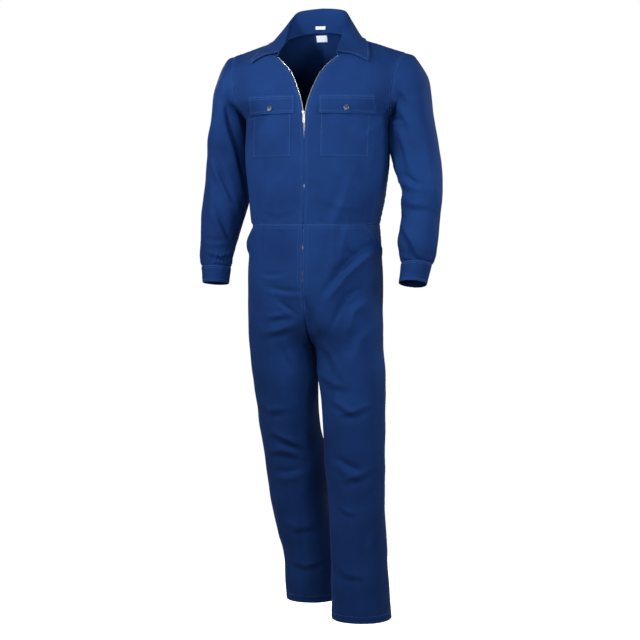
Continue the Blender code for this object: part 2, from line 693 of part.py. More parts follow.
def trouser_grid(side, half):
    """The outer face of a trouser front or back, as far as all its seams."""
    return grid(new_surface(), trimmed(trouser_form(side, half)), PANEL_CELLS, LEG_CELLS)


def make_trouser_front(name, side, finish):
    """A trouser front, cut away at the mouth of the hip pocket."""
    work = trouser_grid(side, -1)
    cut(work, *mouth_cut(side))
    return cloth_wall(name, work, finish)


def make_hip_pocket(name, side, finish):
    """The facing that fills the pocket mouth, one wall behind the front."""
    work = trouser_grid(side, -1)
    upper, away = mouth_cut(side)
    cut(work, upper - away * FACING_LAP, -away)
    cut(work, (0, 0, WAIST_Z - MOUTH_DROP - FACING_LAP), (0, 0, -1))
    lift(work, -(WALL + GAP))
    return cloth_wall(name, work, finish)


# ================================================================ chest pockets
def patch(name, side, x, z, width, depth, out, finish):
    """A piece cut as a rectangle from the shape of a front, and moved out by out plus its own wall."""
    work = front_grid(side)
    middle = lean_at(z)
    cut(work, (middle + side * x, 0, 0), (-side, 0, 0))
    cut(work, (middle + side * (x + width), 0, 0), (side, 0, 0))
    cut(work, (0, 0, z), (0, 0, 1))
    cut(work, (0, 0, z - depth), (0, 0, -1))
    lift(work, out + POCKET_WALL)
    return cloth_wall(name, work, finish, POCKET_WALL)


def make_button(name, work, start, way, out, radius, finish):
    """A round button with a raised rim, lying over the outer face of the cloth it is sewn to."""
    skin = BVHTree.FromBMesh(work)
    work.free()
    spot, up, _, _ = skin.ray_cast(start, way)
    up = up if up.dot(way) < 0 else -up
    disc = bmesh.new()
    profile = ((0, 0), (.80, 0), (1, .35), (1, .75), (.90, 1), (.72, .72), (0, .62))
    verts = [disc.verts.new((reach * radius, 0, rise * BUTTON_THICKNESS)) for reach, rise in profile]
    edges = [disc.edges.new(pair) for pair in zip(verts, verts[1:])]
    bmesh.ops.spin(disc, geom=verts + edges, cent=(0, 0, 0), axis=(0, 0, 1), angle=2 * pi, steps=12,
                   use_merge=True)
    bmesh.ops.remove_doubles(disc, verts=disc.verts, dist=1e-6)
    bmesh.ops.recalc_face_normals(disc, faces=disc.faces)
    turn = up.to_track_quat("Z", "Y").to_matrix().to_4x4()
    bmesh.ops.transform(disc, matrix=Matrix.Translation(spot + up * out) @ turn, verts=disc.verts)
    return keep(name, disc, finish)


# ================================================================ zip
def zip_path(side):
    """Rows of the front edge from the zip's lower stop to the end of the lapel: points at and near it."""
    below, above = trimmed(trouser_form(side, -1)), front_place(side)
    first = 1 / PANEL_CELLS
    path = [(below(0, k / LEG_CELLS)[0], below(first, k / LEG_CELLS)[0]) for k in range(LEG_CELLS + 1)]
    path = [pair for pair in path if pair[0].z > ZIP_STOP_Z]
    rows = TOP_CELLS[-1]
    return path + [(above(0, k / rows)[0], above(first, k / rows)[0]) for k in range(TOP_CELLS[2] + 1)]


def make_zip_half(name, side, finish):
    """One half of the zip: tape under the front edge, teeth standing past it into the opening."""
    path = zip_path(side)
    rows = len(path) - 1

    def place(u, v):
        row = round(v * rows)
        edge, inside = path[row]
        across = (inside - edge).normalized()
        climb = path[min(row + 1, rows)][0] - path[max(row - 1, 0)][0]
        out = across.cross(climb).normalized() * side
        point = edge + across * between(0, ZIP_TAPE, u) - out * (WALL + ZIP_CLEARANCE)
        if u < 0.25:
            reach = min(abs(edge.x - lean_at(edge.z)) - GAP / 2, ZIP_TEETH)
            out = Vector((0, out.y, out.z)).normalized()
            point.x = edge.x - side * reach
        return point, out

    return cloth_wall(name, grid(new_surface(), place, 2, rows), finish, ZIP_THICKNESS)


def add_box(work, low, high):
    """Adds a box between two corners."""
    size = Vector(high) - Vector(low)
    centre = (Vector(high) + Vector(low)) / 2
    bmesh.ops.create_cube(work, size=1, matrix=Matrix.Translation(centre) @ Matrix.Diagonal((*size, 1)))


def box_object(name, low, high, finish):
    """A box as an object of its own."""
    work = bmesh.new()
    add_box(work, low, high)
    return keep(name, work, finish, smooth_shading=False)


def join_solids(base, others):
    """Unites solids into the base object and hides the ones used."""
    for other in others:
        union = base.modifiers.new("union", "BOOLEAN")
        union.operation = "UNION"
        union.object = other
        other.hide_render = True
        other.display_type = "WIRE"


def slider_faces():
    """The y of the cloth in front of the slider's teeth, and of the teeth's rear face."""
    place = front_place(1)
    near = [place(u / 40, v / 72)[0] for u in range(4) for v in range(20, 60)]
    near = [spot for spot in near if abs(spot.z - SLIDER_Z) < SLIDER_LENGTH]
    behind = WALL + ZIP_CLEARANCE + ZIP_THICKNESS
    return min(spot.y for spot in near), max(spot.y for spot in near) + behind


def make_slider(finish):
    """The zip's slider: two plates round the teeth, a wedge between them and a bridge for the pull."""
    cloth_y, teeth_y = slider_faces()
    centre = lean_at(SLIDER_Z)
    front = cloth_y - 2 * GAP
    back = teeth_y + 2 * GAP
    half = SLIDER_WIDTH / 2
    top, bottom = SLIDER_Z + SLIDER_LENGTH * .5, SLIDER_Z - SLIDER_LENGTH * .5
    plate = front - SLIDER_PLATE
    axis_y, axis_z = pull_axis()
    inner, outer = PULL_THICKNESS / 2 + 2 * GAP, PULL_THICKNESS / 2 + 2 * GAP + BRIDGE_WALL
    legs = BRIDGE_SPAN / 2
    body = box_object("zip_slider", (centre - half, plate, bottom), (centre + half, front, top), finish)
    others = [
        box_object("slider_rear", (centre - half, back, bottom), (centre + half, back + SLIDER_PLATE, top),
                   finish),
        box_object("slider_wedge", (centre - WEDGE / 2, plate + OVERLAP, top - WEDGE_LENGTH),
                   (centre + WEDGE / 2, back + OVERLAP, top), finish),
        box_object("bridge_bar", (centre - BRIDGE_WIDTH / 2, axis_y - outer, axis_z - legs),
                   (centre + BRIDGE_WIDTH / 2, axis_y - inner, axis_z + legs), finish),
    ]
    for number, end in enumerate((-1, 1)):
        low, high = sorted((axis_z + end * legs, axis_z + end * (legs - BRIDGE_WALL)))
        others.append(box_object("bridge_leg_%d" % number, (centre - BRIDGE_WIDTH / 2, axis_y - outer, low),
                                 (centre + BRIDGE_WIDTH / 2, plate + OVERLAP, high), finish))
    join_solids(body, others)
    return body


def pull_axis():
    """Where the pull turns: the y and z of its cross bar, under the slider's bridge."""
    plate = slider_faces()[0] - 2 * GAP - SLIDER_PLATE
    return plate - 2 * GAP - PULL_THICKNESS / 2, SLIDER_Z + SLIDER_LENGTH * .12


def make_pull(finish):
    """The pull tab: a plate whose cross bar lies under the bridge, with a hole near its lower end."""
    axis_y, axis_z = pull_axis()
    work = bmesh.new()
    half, end, bar = PULL_WIDTH / 2, PULL_LENGTH, PULL_THICKNESS / 2
    neck, (upper, lower), corner = half * PULL_NECK, PULL_SHOULDER, -end + PULL_CORNER
    edge = [(neck, bar), (neck, -upper), (half, -lower), (half, corner), (half * .7, -end)]
    outline = [(-neck, bar)] + edge + [(-x, z) for x, z in edge[:0:-1]]
    face = work.faces.new([work.verts.new((x, -bar, z)) for x, z in outline])
    bmesh.ops.recalc_face_normals(work, faces=[face])
    depth = bmesh.ops.extrude_face_region(work, geom=[face])
    moved = [item for item in depth["geom"] if isinstance(item, bmesh.types.BMVert)]
    bmesh.ops.translate(work, verts=moved, vec=(0, 2 * bar, 0))
    bmesh.ops.recalc_face_normals(work, faces=work.faces)
    made = keep("zip_pull", work, finish, smooth_shading=False)
    made.location = (lean_at(SLIDER_Z), axis_y, axis_z)
    through = SLIDER_WIDTH
    eye_width, eye_low, eye_high = PULL_EYE
    window = box_object("pull_window", (-WINDOW_WIDTH / 2, -through, -WINDOW_DEPTH),
                        (WINDOW_WIDTH / 2, through, -bar), finish)
    eye = box_object("pull_eye", (-eye_width / 2, -through, -end + eye_low),
                     (eye_width / 2, through, -end + eye_high), finish)
    for tool in (window, eye):
        tool.parent = made
        hole = made.modifiers.new("hole", "BOOLEAN")
        hole.operation = "DIFFERENCE"
        hole.object = tool
        tool.hide_render = True
        tool.display_type = "WIRE"
    return made


# ================================================================ labels
def make_label(name, work, size, out, finish):
    """A plain label in the back of the neck, cut from the surface that it is sewn to."""
    width, height, z = size
    middle = lean_at(z) + LABEL_X
    cut(work, (middle - width / 2, 0, 0), (-1, 0, 0))
    cut(work, (middle + width / 2, 0, 0), (1, 0, 0))
    cut(work, (0, 0, z + height / 2), (0, 0, 1))
    cut(work, (0, 0, z - height / 2), (0, 0, -1))
    lift(work, out)
    return cloth_wall(name, work, finish, LABEL_WALL)


# ================================================================ the suit
def clear_scene():
    """Removes every object that is already there."""
    for old in list(bpy.data.objects):
        bpy.data.objects.remove(old, do_unlink=True)


def main():
    """Builds every piece."""
    clear_scene()
    blue = material("royal_blue_twill", ROYAL_BLUE, 0.85)
    button = material("dark_button", DARK_BUTTON, 0.45)
    nickel = material("nickel", NICKEL, 0.30, 1.0)
    label = material("label", LABEL_WHITE, 0.80)

    cloth_wall("back", back_grid(), blue)
    cloth_wall("collar", collar_grid(), blue)
    for name, side, rings, shape in (("left", 1, LEFT_ARM, LEFT_CUFF),
                                     ("right", -1, RIGHT_ARM, RIGHT_CUFF)):
        cloth_wall("front_" + name, front_grid(side), blue)
        make_trouser_front("trouser_front_" + name, side, blue)
        cloth_wall("trouser_back_" + name, trouser_grid(side, 1), blue)
        make_hip_pocket("hip_pocket_" + name, side, blue)
        cloth_wall("sleeve_" + name, sleeve_grid(side, rings), blue)
        cuff = cuff_form(side, rings[-1], shape)
        cloth_wall("cuff_" + name, grid(new_surface(), cuff.place, 20, 2), blue)
        spot, out = cuff.place(1 - CUFF_LAP / 2 / (360 + CUFF_LAP), .5)
        make_button("cuff_button_" + name, grid(new_surface(), cuff.place, 20, 2), spot + out * .05, -out,
                    GAP + BUTTON_CLEARANCE, CUFF_BUTTON_RADIUS, button)

        patch("chest_pocket_" + name, side, POCKET_INNER_X[side], POCKET_TOP_Z, POCKET_WIDTH,
              POCKET_TOP_Z - POCKET_BOTTOM_Z, GAP, blue)
        over = POCKET_WALL + 2 * GAP
        patch("chest_flap_" + name, side, FLAP_INNER_X[side], FLAP_TOP_Z, FLAP_WIDTH, FLAP_DEPTH, over, blue)
        button_x = lean_at(FLAP_TOP_Z) + side * (FLAP_INNER_X[side] + FLAP_WIDTH / 2)
        button_z = FLAP_TOP_Z - FLAP_DEPTH * FLAP_BUTTON_AT
        make_button("flap_button_" + name, front_grid(side), Vector((button_x, -1, button_z)),
                    Vector((0, 1, 0)), over + POCKET_WALL + 2 * GAP + BUTTON_CLEARANCE, BUTTON_RADIUS, button)
        make_zip_half("zip_" + name, side, nickel)
    make_slider(nickel)
    make_pull(nickel)
    stand = collar_grid()
    cut(stand, (0, STAND_BACK_Y, 0), (0, 1, 0))
    make_label("neck_label", stand, NECK_LABEL, GAP + LABEL_WALL, label)
    make_label("size_label", back_grid(), SIZE_LABEL, -WALL - GAP, label)


main()
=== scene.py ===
"""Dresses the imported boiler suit: cloth with its creases and sewing, zip, buttons, labels, floor and light.

Metres, +Z up, the front faces -Y and +X is the wearer's left. Left and right are the wearer's. The seam
rows, leg rings, arm rings and collar sections are those of the solids, so each dressed piece lies where its
solid does. Every cloth piece is a lattice of points on such a surface, raised or lowered by its creases, and
is then given its ply.
"""
from __future__ import annotations

import logging
from dataclasses import dataclass, field
from enum import Enum
from math import acos, cos, pi, radians, sin
from typing import Iterable, NamedTuple, Protocol

import bmesh
import bpy
import numpy as np
from mathutils import Matrix, Vector
from mathutils.bvhtree import BVHTree

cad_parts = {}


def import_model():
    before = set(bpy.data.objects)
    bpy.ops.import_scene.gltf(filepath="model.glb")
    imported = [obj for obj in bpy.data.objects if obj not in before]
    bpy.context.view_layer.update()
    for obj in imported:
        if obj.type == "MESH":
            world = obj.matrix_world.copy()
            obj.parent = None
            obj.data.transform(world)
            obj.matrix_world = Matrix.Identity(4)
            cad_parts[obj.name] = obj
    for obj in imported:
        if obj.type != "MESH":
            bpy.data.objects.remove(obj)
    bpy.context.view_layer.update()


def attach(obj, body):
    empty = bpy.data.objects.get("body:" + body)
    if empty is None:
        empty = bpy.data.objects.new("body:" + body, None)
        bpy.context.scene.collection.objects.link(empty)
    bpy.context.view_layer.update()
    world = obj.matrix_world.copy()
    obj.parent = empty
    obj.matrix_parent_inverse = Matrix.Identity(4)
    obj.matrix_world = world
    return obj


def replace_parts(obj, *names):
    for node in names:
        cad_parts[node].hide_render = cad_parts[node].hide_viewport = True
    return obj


Array = np.ndarray
log = logging.getLogger("boiler_suit")

# ---------------------------------------------------------------- sizes shared with the solids, metres
WAIST_Z = -0.482
WAIST_X = 0.1680
ZIP_STOP_Z = -0.638
SLIDER_Z = -0.205
ARMPIT_Z = -0.216
PANEL_STEP = 0.004           # step of u and v over which a surface's direction is read
BEFORE_Y = -0.4              # a plane well in front of the suit, from which pieces are laid on
AHEAD = (0, 1, 0)            # the way from there to the suit
TRUNK_MIDDLE_Y = 0.005
TRUNK_HALF_WIDTH = 0.17
TRUNK_HALF_DEPTH = 0.135


class Row(NamedTuple):
    """A seam row: the inner seam and the pull of the curve that leaves it, then the outer seam likewise."""

    in_x: float
    in_y: float
    in_z: float
    in_dx: float
    in_dy: float
    in_dz: float
    out_x: float
    out_y: float
    out_z: float
    out_dx: float
    out_dy: float
    out_dz: float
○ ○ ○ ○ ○
__The request__. In the listing above, locate the line containing "name, side, nickel)" and the line containing "from __future__ import annotations", then transcribe both and every line between them verbatim.

__Final result__.
        make_zip_half("zip_" + name, side, nickel)
    make_slider(nickel)
    make_pull(nickel)
    stand = collar_grid()
    cut(stand, (0, STAND_BACK_Y, 0), (0, 1, 0))
    make_label("neck_label", stand, NECK_LABEL, GAP + LABEL_WALL, label)
    make_label("size_label", back_grid(), SIZE_LABEL, -WALL - GAP, label)


main()
=== scene.py ===
"""Dresses the imported boiler suit: cloth with its creases and sewing, zip, buttons, labels, floor and light.

Metres, +Z up, the front faces -Y and +X is the wearer's left. Left and right are the wearer's. The seam
rows, leg rings, arm rings and collar sections are those of the solids, so each dressed piece lies where its
solid does. Every cloth piece is a lattice of points on such a surface, raised or lowered by its creases, and
is then given its ply.
"""
from __future__ import annotations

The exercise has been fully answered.